Urban form and density are determined by local plans, existing infrastructure, land costs, and public attitudes (Ewing and Rong 2008). These factors often are determined by local actions and constrained by national, state, or other regulations, such as the Federal Emergency Management Agency’s 100-Year Flood Maps, insurance policies, and perceived costs of existing infrastructure and land. Change in land-use patterns, as well as services such as public transportation, require long-term commitment, public support, and funding. Once a pattern has been set, it tends toward obduracy, making change difficult (Unruh 2000). Zoning codes that segregate land uses contribute to urban sprawl and a car-dependent road infrastructure that, in turn, influences carbon emissions (Fischel 2015; Hamin and Gurran 2009). These rules vary across states, provinces, and cities because of different relationships of autonomy between cities and other governmental scales. Policy drivers may be generated at the different scales, including national (e.g., transportation infrastructure investments), state, provincial (e.g., requirements for cities to create general plans or set building codes), or city (e.g., specific zoning codes; Knaap et al., 2015). These rules, codes, and standards establish frameworks for cities, including facilitating sprawled urban form through road subsidies or land regulation or encouraging density and efficient building through strict building codes and tax policy that discourages automobile use and ownership (Grazi and van den Bergh 2008). Stricter land-use regulation can induce sprawl development in nearby suburban and peri-urban areas, an occurrence that may increase overall carbon emissions. That is, cities with stricter land-use regulations externalize development to adjacent communities with more lenient regulations, engendering higher rates of suburbanization in the region (Glaeser and Kahn 2010). Harmonization of land-use regulation or higher fuel taxes can reduce the likelihood of this outcome.

4.3.5 Technology

Technological attributes, such as power generation (see Ch. 3: Energy Systems), urban design, and waste processing, partly determine city profiles for carbon emissions (Kennedy et al., 2009). Availability of low-carbon technologies reduces urban per capita carbon emissions. For example, cities with carbon intensity of electricity below approximately 600 metric tons (t) CO2 equivalent2 (CO2e) per gigawatt hour (GWh), such as Los Angeles, New York City, and Toronto, can reduce life cycle carbon emissions through electrification of transportation and heating systems (Kennedy 2015; Kennedy et al., 2014). However, because of the relative permanence of large technological and infrastructural systems in urban areas, the notion of infrastructure lock-in is critical and often makes shifts to low-carbon technologies and systems costly or not feasible (Unruh 2000). Lock-in results from the high cost of the infrastructure; the expended energy in the infrastructure; and the social systems of regulation, codes, and conventions that reinforce existing systems (Pincetl et al., 2016; Reyna and Chester 2015; Seto et al., 2016). However, technology is influenced by institutions, individual behavior, and policy actions (Chester et al., 2014), and technology has replacement or turnover cost implications with fossil fuel–burning infrastructure having lifetimes of up to 50 years (Erickson et al., 2015; see Figure 4.5). The issue of carbon lock-in is another example of the interactions, constraints, and opportunities that involve multiple scales of governance beyond urban domains.

 

Figure 4.5: Assessments of Lock-In Related to Different Types of Infrastructure Emitting Carbon Dioxide (CO2)
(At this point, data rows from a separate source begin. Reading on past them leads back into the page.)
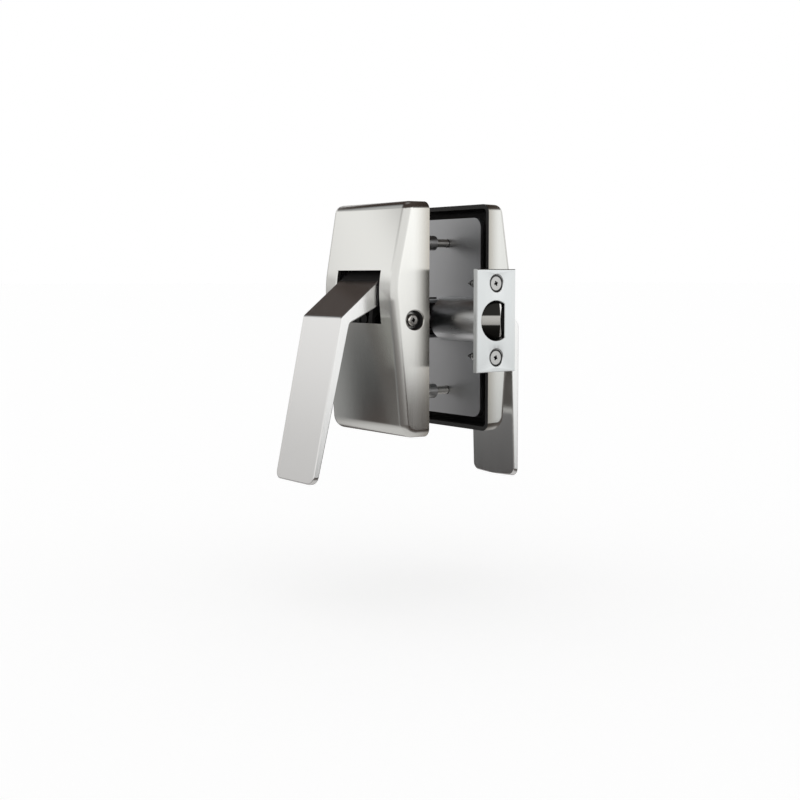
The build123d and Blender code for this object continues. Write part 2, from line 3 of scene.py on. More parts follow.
import bpy
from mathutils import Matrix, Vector


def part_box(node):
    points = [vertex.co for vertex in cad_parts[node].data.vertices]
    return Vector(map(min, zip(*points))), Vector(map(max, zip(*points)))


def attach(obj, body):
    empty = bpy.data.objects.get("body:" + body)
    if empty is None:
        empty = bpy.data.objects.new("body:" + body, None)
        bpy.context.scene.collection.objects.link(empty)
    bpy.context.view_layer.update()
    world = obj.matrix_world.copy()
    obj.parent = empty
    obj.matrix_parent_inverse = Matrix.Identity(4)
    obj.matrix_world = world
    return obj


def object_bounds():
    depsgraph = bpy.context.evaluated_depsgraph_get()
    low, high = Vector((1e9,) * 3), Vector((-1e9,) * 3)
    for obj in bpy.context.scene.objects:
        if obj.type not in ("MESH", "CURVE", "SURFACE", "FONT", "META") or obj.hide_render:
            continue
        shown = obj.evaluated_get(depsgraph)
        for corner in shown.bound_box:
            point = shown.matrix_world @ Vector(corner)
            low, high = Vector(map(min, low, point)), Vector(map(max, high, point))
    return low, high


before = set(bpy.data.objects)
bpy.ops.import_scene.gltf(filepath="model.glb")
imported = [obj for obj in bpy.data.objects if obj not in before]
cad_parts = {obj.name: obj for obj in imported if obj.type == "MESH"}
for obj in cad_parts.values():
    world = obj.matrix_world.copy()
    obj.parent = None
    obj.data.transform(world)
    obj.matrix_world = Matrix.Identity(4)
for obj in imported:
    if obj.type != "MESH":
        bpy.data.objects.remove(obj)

cad_low, cad_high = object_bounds()

# Mounting plates and chassis. Each plate lies on a face of the door under its cover, with ears
# folded out for the hinge pin; the chassis is a bent channel between the two.
# All three are pressed from sheet steel and zinc plated, so they are dull, pale and a little mottled.
plate_sheet_colour = (0.50, 0.51, 0.52)
plate_sheet_roughness = 0.38
roughness_spread = 0.3
mark_strength = 0.35
crease_degrees = 28
joining_distance = 0.000002
large_face_share = 90


def worked_metal(name, colour, roughness, grain, grain_depth, cloud=18.0, contrast=0.06):
    """Bare or plated metal: fine marks stretched along its grain, and soft clouds of dullness."""
    metal = bpy.data.materials.new(name)
    metal.use_nodes = True
    nodes = metal.node_tree.nodes
    links = metal.node_tree.links
    shader = nodes["Principled BSDF"]
    shader.inputs["Metallic"].default_value = 1.0
    place = nodes.new("ShaderNodeTexCoord")
    stretch = nodes.new("ShaderNodeMapping")
    stretch.inputs["Scale"].default_value = grain
    links.new(place.outputs["Object"], stretch.inputs["Vector"])
    marks = nodes.new("ShaderNodeTexNoise")
    marks.inputs["Scale"].default_value = 1.0
    marks.inputs["Detail"].default_value = 4.0
    links.new(stretch.outputs["Vector"], marks.inputs["Vector"])
    clouds = nodes.new("ShaderNodeTexNoise")
    clouds.inputs["Scale"].default_value = cloud
    clouds.inputs["Detail"].default_value = 3.0
    links.new(place.outputs["Object"], clouds.inputs["Vector"])
    both = nodes.new("ShaderNodeMath")
    both.operation = "ADD"
    links.new(marks.outputs["Fac"], both.inputs[0])
    links.new(clouds.outputs["Fac"], both.inputs[1])
    dull = nodes.new("ShaderNodeMapRange")
    dull.inputs["From Max"].default_value = 2.0
    dull.inputs["To Min"].default_value = roughness * (1 - roughness_spread)
    dull.inputs["To Max"].default_value = roughness * (1 + roughness_spread)
    links.new(both.outputs["Value"], dull.inputs["Value"])
    links.new(dull.outputs["Result"], shader.inputs["Roughness"])
    share = nodes.new("ShaderNodeMath")
    share.operation = "MULTIPLY"
    share.inputs[1].default_value = 0.5
    links.new(both.outputs["Value"], share.inputs[0])
    tone = nodes.new("ShaderNodeValToRGB")
    tone.color_ramp.elements[0].color = (*[part * (1 - contrast) for part in colour], 1)
    tone.color_ramp.elements[1].color = (*[min(1.0, part * (1 + contrast)) for part in colour], 1)
    links.new(share.outputs["Value"], tone.inputs["Fac"])
    links.new(tone.outputs["Color"], shader.inputs["Base Color"])
    bump = nodes.new("ShaderNodeBump")
    bump.inputs["Strength"].default_value = mark_strength
    bump.inputs["Distance"].default_value = grain_depth
    links.new(marks.outputs["Fac"], bump.inputs["Height"])
    links.new(bump.outputs["Normal"], shader.inputs["Normal"])
    return metal


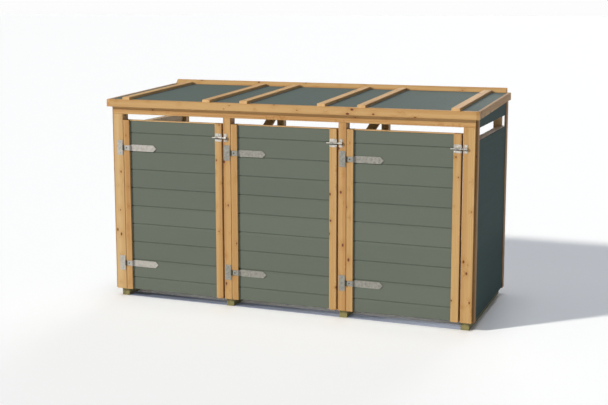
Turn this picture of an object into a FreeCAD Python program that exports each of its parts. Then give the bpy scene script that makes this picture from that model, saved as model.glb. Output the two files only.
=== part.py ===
# Wheelie bin store for three bins: a timber frame on four runners, three grooved-board
# doors on T-hinges with sliding bolts, board sides with a vent, and a lean-to roof.
# X runs along the front from left to right, Y from the front to the rear, and Z up.
# The origin is on the ground, under the middle of the roof.
import FreeCAD, Part
import operator
import os
from types import SimpleNamespace
import Sketcher

# Driving dimensions, in millimetres. Depths are from the posts' front faces.
SIZES = {
    "roof_width": 2200,
    "roof_depth": 872,
    "roof_front": 1181,
    "roof_rise": 0.0419,
    "overhang": 26,
    "sheet_thick": 9,
    "fascia_high": 43,
    "barge_thick": 18,
    "batten_high": 15,
    "batten_inner": 230,
    "batten_middle": 459,
    "batten_outer": 973,
    "kerb_high": 27,
    "kerb_half": 1078,
    "kerb_splay": 27,
    "corner_post": 63,
    "middle_post": 45,
    "post_deep": 63,
    "post_top": 1095,
    "rail": 45,
    "rear_inset": 21,
    "eased_edge": 1.5,
    "runner_high": 47,
    "runner_inset": 18,
    "runner_front": 27,
    "strip_thick": 3,
    "strip_front": 29,
    "strip_wide": 80,
    "vent_foot": 1020,
    "vent_top": 1088,
    "panel_foot": 50,
    "panel_thick": 8,
    "trim_thick": 12,
    "trim_front": 12,
    "trim_wide": 38,
    "rear_trim_wide": 52,
    "brace_foot": 52,
    "brace_top": 1125,
    "brace_cut": 96,
    "brace_thick": 21,
    "door_high": 1013,
    "hinge_gap": 2,
    "bolt_gap": 10,
    "hinge_stile": 38,
    "bolt_stile": 42,
    "door_deep": 45,
    "groove_deep": 10,
    "groove_play": 0.3,
    "board_recess": 11,
    "board_thick": 15,
    "cut_board": 75,
    "whole_boards": 8,
    "board_gap": 0.5,
    "board_bevel": 3.5,
    "tongue_high": 6,
    "tongue_side": 5,
    "lip_high": 4,
    "top_rail_high": 45,
    "ledge_high": 95,
    "door_brace_wide": 70,
    "hinge_low": 205.5,
    "hinge_high": 897,
    "barrel_radius": 5,
    "pin_radius": 2.5,
    "pin_play": 0.05,
    "pin_end": 1,
    "knuckle_high": 7.2,
    "knuckle_play": 0.1,
    "leaf_wide": 41,
    "leaf_high": 88,
    "leaf_thick": 2.5,
    "leaf_edge": 5.5,
    "strap_long": 210,
    "strap_wide": 38,
    "strap_neck": 29,
    "strap_shoulder": 7.5,
    "strap_spread": 30,
    "strap_full": 58,
    "strap_thick": 3.5,
    "strap_bend": 6,
    "bend_lead": 2,
    "bolt_height": 982,
    "plate_wide": 42,
    "plate_high": 45,
    "plate_thick": 2,
    "plate_corner": 6,
    "sleeve_radius": 6,
    "rod_radius": 3.5,
    "rod_play": 0.3,
    "rod_tail": 16,
    "rod_reach": 13,
    "rod_throw": 16,
    "rod_back": 4,
    "rod_bevel": 1.2,
    "knob_radius": 2.75,
    "knob_play": 0.45,
    "knob_out": 10,
    "keeper_gap": 6,
    "keeper_wide": 18,
    "keeper_play": 1,
    "keeper_bend": 3,
}


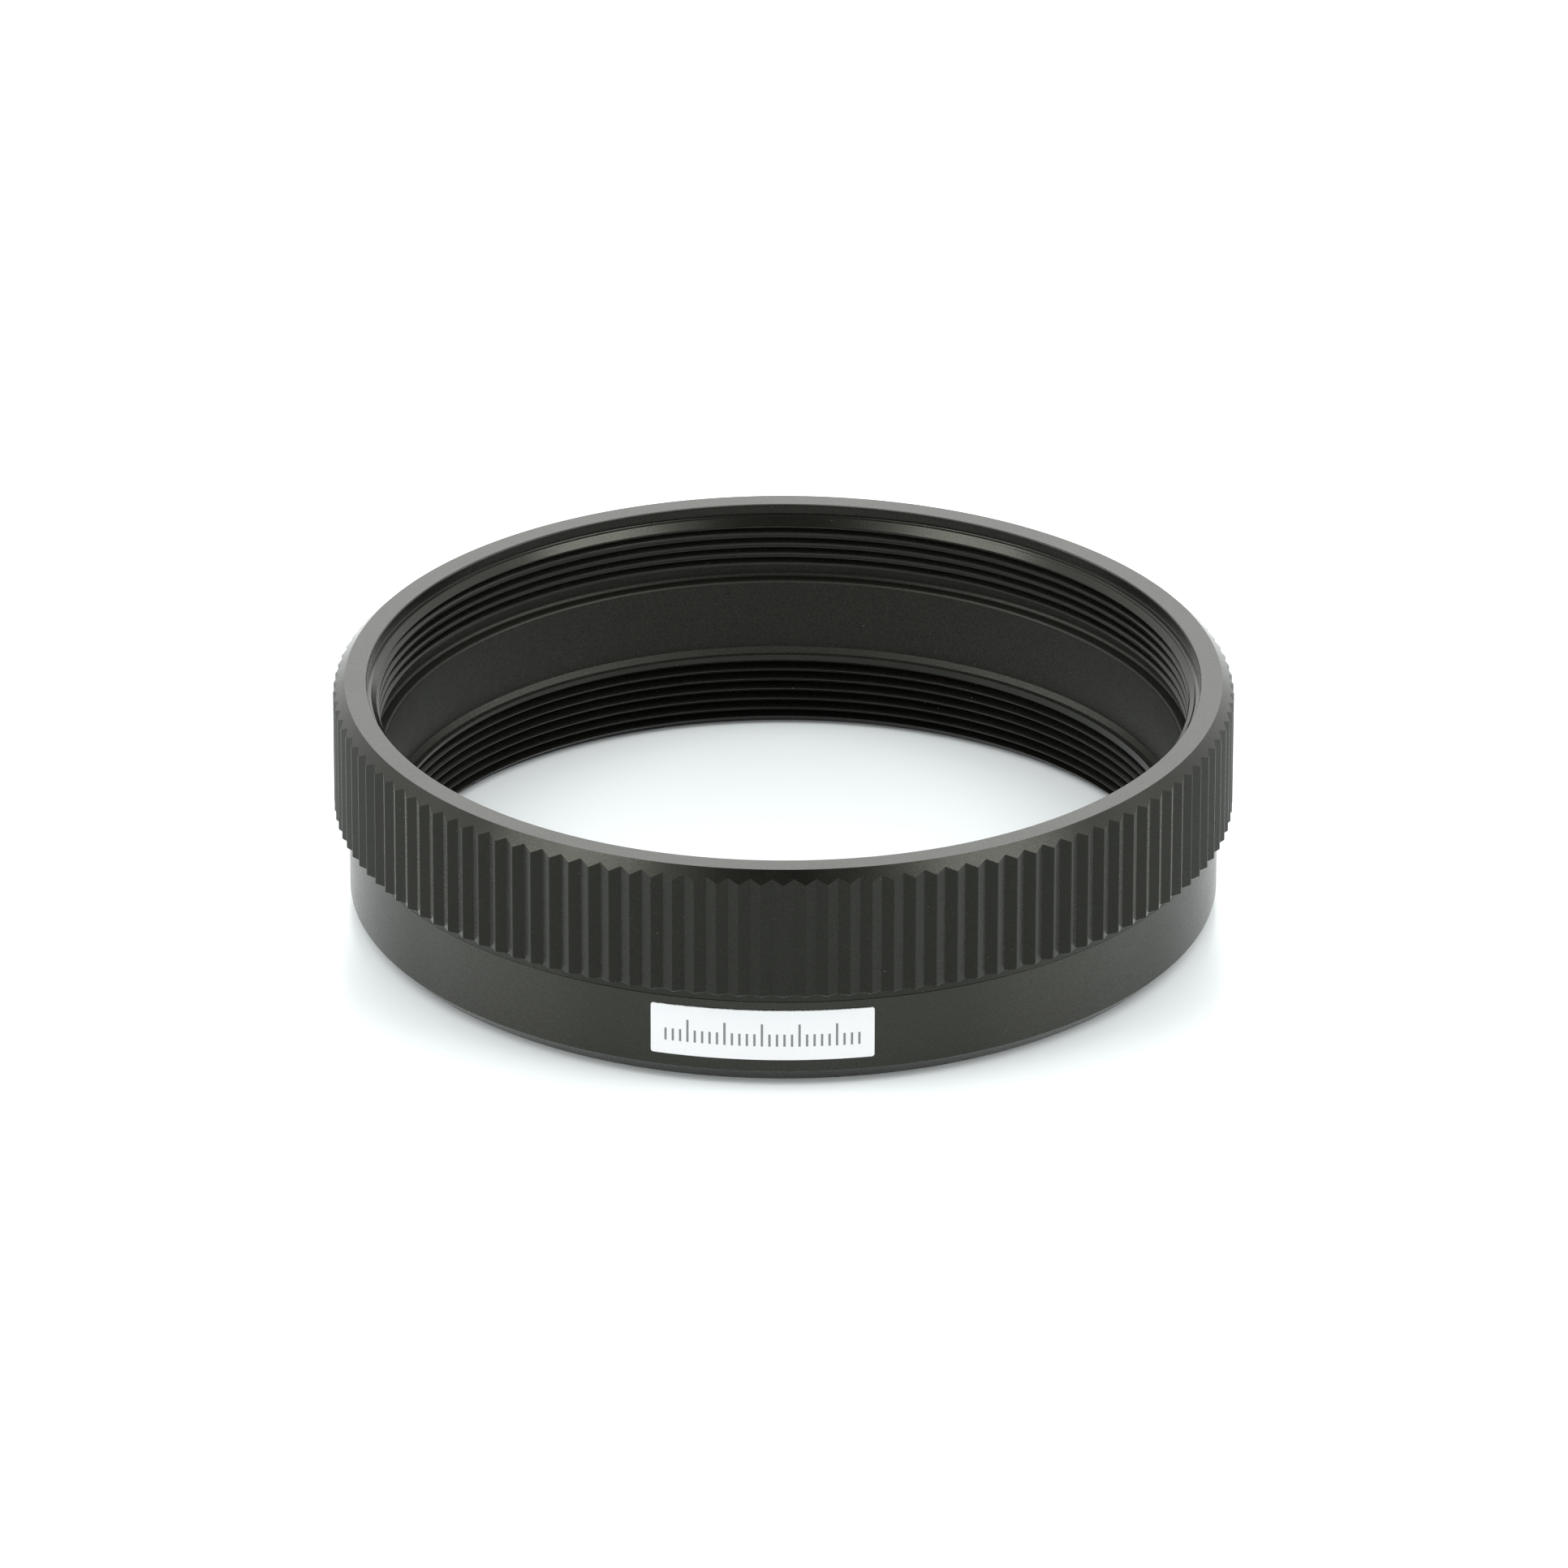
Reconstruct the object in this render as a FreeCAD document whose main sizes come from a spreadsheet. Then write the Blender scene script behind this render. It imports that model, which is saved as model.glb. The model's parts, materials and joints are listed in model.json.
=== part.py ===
import FreeCAD, Part
import math
import os
import Sketcher

# A screw-on lens hood. It stands on its front rim, with +Z along the light path towards the lens,
# and its origin is the centre of the rim's plane. The knurled mount collar sits on the barrel's
# spigot, and a paper label is stuck on the barrel's skirt. All sizes are in millimetres.

SIZES = [
    # The whole hood.
    ("hood_height", 16.15, "front rim to the collar's lens face"),
    ("skirt_diameter", 59.35, "plain outside of the barrel and of the collar's neck"),
    ("tunnel_diameter", 54.5, "smooth bore between the two threads"),
    ("seam_height", 6.23, "plane where collar and barrel meet"),
    ("seam_bevel", 0.1, "edge break on both sides of the seam"),
    ("spigot_diameter", 57.2, "barrel spigot that the collar is bonded over"),
    ("bond_gap", 0.02, "radial room for the retaining compound"),
    ("thread_pitch", 0.75, "pitch of both threads"),
    ("thread_overcut", 0.12, "how far the thread tool starts inside the crests"),
    # The mount collar.
    ("grip_diameter", 61.4, "over the knurl's ridges"),
    ("grip_underside", 7.05, "height of the knurl's lower face"),
    ("grip_bevel", 0.8, "bevel between the knurl and the lens face"),
    ("ridge_count", 130, "ridges round the knurl"),
    ("ridge_depth", 0.32, "depth of the grooves between ridges"),
    ("ridge_land", 0.06, "flat left on top of each ridge"),
    ("mouth_diameter", 56.8, "counterbore at the lens face"),
    ("mouth_depth", 0.8, "depth of that counterbore"),
    ("mouth_edge", 0.12, "edge break at the counterbore's mouth"),
    ("lens_thread_major", 56.0, "M56x0.75 female thread, at its roots"),
    ("lens_thread_minor", 55.188, "the same thread, at its crests"),
    ("relief_diameter", 56.2, "relief groove behind the lens thread"),
    ("relief_top", 11.88, "height of the relief groove's upper wall"),
    ("relief_bevel", 0.2, "bevel at the relief groove's foot"),
    ("stop_height", 10.8, "height of the face that stops the barrel's spigot"),
    ("lens_thread_start", 11.4225, "height of the tool's centre where the thread starts, at +X"),
    ("lens_thread_turns", 6.0, "turns of the tool, out past the counterbore"),
    # The barrel.
    ("spigot_gap", 0.02, "room above the spigot's end face"),
    ("spigot_bevel", 0.2, "lead-in on the spigot's outer edge"),
    ("spigot_edge", 0.2, "edge break on the spigot's inner edge"),
    ("tunnel_foot", 5.76, "height of the tunnel's foot, where it slopes in"),
    ("foot_inset", 0.256, "how far that slope goes in"),
    ("ledge_height", 5.38, "height of the narrow ledge between that slope and the thread"),
    ("filter_thread_major", 54.0, "M54x0.75 female thread, at its roots"),
    ("filter_thread_minor", 53.188, "the same thread, at its crests"),
    ("filter_mouth", 54.6, "lead-in bevel at the front rim"),
    ("rim_bevel", 1.1, "bevel between the skirt and the front rim"),
    ("filter_thread_start", -0.7955, "height of the tool's centre where the thread starts, at +X"),
    ("filter_thread_turns", 7.75, "turns of the tool, ending below that ledge"),
    # The paper label.
    ("label_length", 15.05, "length round the skirt"),
    ("label_width", 3.65, "width up the skirt"),
    ("label_bottom", 1.97, "height of its lower edge"),
    ("label_thickness", 0.1, "paper and adhesive"),
    ("label_corner", 0.18, "radius of its corners"),
    ("label_turn", 2.7, "degrees round from the front, seen from above clockwise"),
]


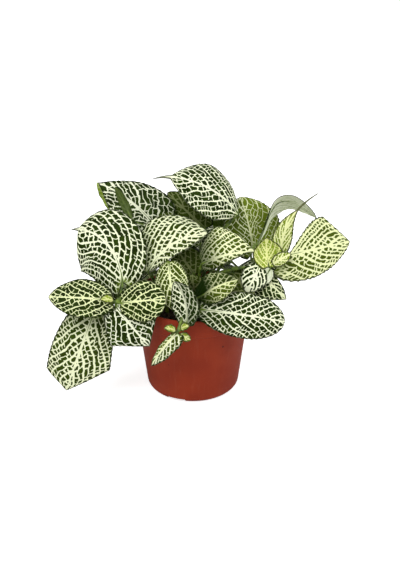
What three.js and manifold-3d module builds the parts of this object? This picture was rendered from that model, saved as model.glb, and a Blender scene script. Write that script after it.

Figure 4.5: Different fossil fuel–burning infrastructures are plotted according to their historical lifetime (x-axis) and the carbon price (in dollars per ton of CO2) required to equalize the marginal cost of existing infrastructure (mainly fuel) with the total levelized cost (i.e., including capital and operating expenses) of a low-carbon replacement (y-axis). Circle sizes reflect the cumulative future emissions of each type of infrastructure that are in excess of what that infrastructure can emit under a 2°C climate scenario. Colors are qualitative indicators of the techno-institutional resistance of that type of infrastructure to unlocking (e.g., stocks of very specific intellectual capital, established subsidies, entrenched social norms, large supporting infrastructures, and political influence). Key: ICE, internal combustion engine; BF, blast furnace; BOF, basic oxygen furnace; Gt, gigaton. [Figure source: Redrawn from Seto et al., 2016 (originally adapted from Erickson et al., 2015), used with permission.]

SHRINK

In 16 U.S. states and Washington, D.C., regulatory changes, such as Incentives for Renewables and Efficiency, are both facilitating and requiring decarbonization of energy (URL). U.S. public utilities commissions (PUCs) regulate the large investor-owned utilities, and PUCs of states such as New York and California are creating new regulatory frameworks for increased renewable energy generation, purchase, and storage to decrease reliance on fossil fuel–generated energy. In 2015, California established a 50% renewable portfolio standard for the electricity system that is to be accomplished by 2030 (Senate Bill 350). The state also adopted a new legal mandate in September 2016 requiring statewide reductions of GHG emissions by 40% from 1990 levels by 2030 (Senate Bill 32).

4.3.6 Climate

Local climate is also a modifier of urban carbon emissions in conjunction with socioeconomic and urbanization characteristics (Baiocchi et al., 2015; Creutzig et al., 2015a; Glaeser and Kahn 2010; Kennedy et al., 2015). Global climate change typically modifies local energy use by reducing heating and increasing air conditioning demands (Huang and Gurney 2016). Local climate also can be partly influenced by human activity via the UHI effect (Boehme et al., 2015; Georgescu et al., 2014; Oke 1982), which, in turn, drives changes in energy consumption and carbon emissions (Lin et al., 2015; Wang et al., 2010).